UMNO and the government miscalculated yet again. When it cried arson, the Malays, the thinking ones, praised whoever did it. The void between Malay government and Malay community is so wide that what UMNO and government leaders say is disbelieved. Then the government changed tack: there is enough money left over from the insurance payments to rebuild it without effort. But it would be shell of what it was. Cronies would now build a much larger auditorium, grander and more costly than DTC.

So, we come back to the intriguing question: Is there a dalang behind the fire? Like it is believed there was at Subang? Was it to show that the government is in control of the university? The UMNO youth and puteri reaction suggests it. But the arson probability damaged the government more than it did the anti-government "miscreants". It sought, and failed, to bring the undergraduates, with frustrations beyond the Anwar affair, to heel. It hectors, shouts, rails against the undergraduates which it insists should support it for the education they get, swallow their pride, and root for the greater glory of UMNO.
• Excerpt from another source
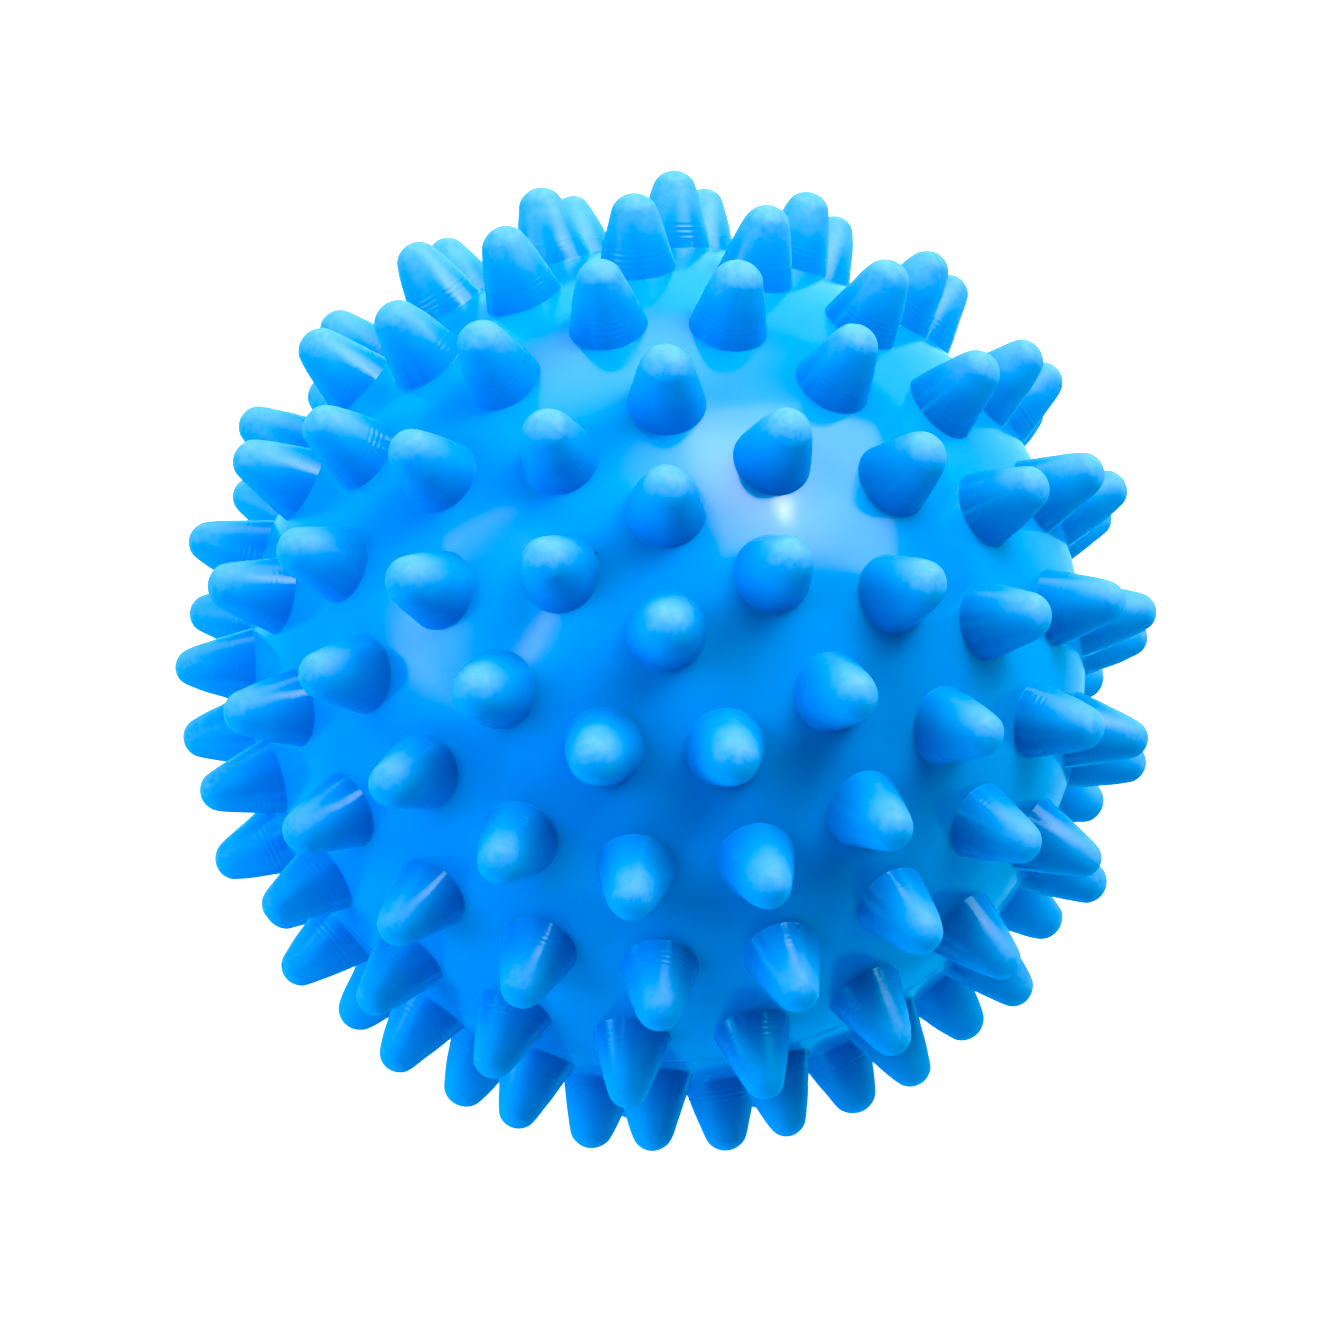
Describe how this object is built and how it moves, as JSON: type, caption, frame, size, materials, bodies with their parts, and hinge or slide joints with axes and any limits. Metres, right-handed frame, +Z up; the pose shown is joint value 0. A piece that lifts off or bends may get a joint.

It kept them on a tight leash, cracking down hard on any who dares raise his voice. A few who dared, including the former deputy prime minister, Anwar Ibrahim, dared, and were detained. Even the students then said they deserved what they got. Now it is different. Too many undergraduates are of like mind, their grievances more than the political spark taking over. As Martin Luther King said, riots are the language of the unheard. The government sees it as a call to arms. But it read it wrong. As when Political Hope met Incontrovertible Fact met at the DTC.